A second change allows state funded village public safety officers to enforce tribal laws.

”If you have a VPSO in your community, and you want that person to help enforce your tribal code, you need to sit down with your VPSO person and work that out. And it’s just a matter of if you can have that agreement in place, then that can go forward. And I really encourage all of you to do that.”

A third initiative allows crime evidence collected by tribal officers, under state-compliant search warrants, to be used for prosecution in state court.

“We can prosecute that case in state court, even if a trooper never shows up in your community and investigates.”

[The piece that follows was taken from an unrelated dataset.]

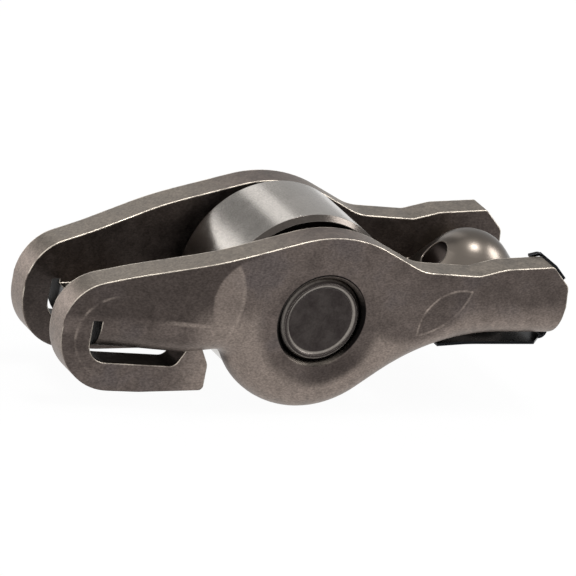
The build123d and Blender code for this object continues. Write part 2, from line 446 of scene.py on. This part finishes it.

Lindemuth says the three tribal justice initiatives are included in a broader public safety action plan being developed by the state, with public input.

“We don’t have a trooper or VPSO in every community, but we need law enforcement in every community. We need public safety in every community,” Lindemuth said. “So how can we do this better? That’s what this is all about.”

Tanana Chiefs Conference Executive Director of Tribal Government and Client Services Will Mayo greeted the initiatives with enthusiasm, saying it wasn’t too long ago that the state did not even acknowledge the existence of Alaska tribes.

“Their belief was that the Alaska Native Claims Settlement Act terminated any existence of tribes,” Mayo said. “Tribes did not exist in Alaska. That was the official position. They did not even use the word tribe.”

Mayo credited tribes with bringing the state around. The TCC Tribal Court Conference offered training on the new state initiatives.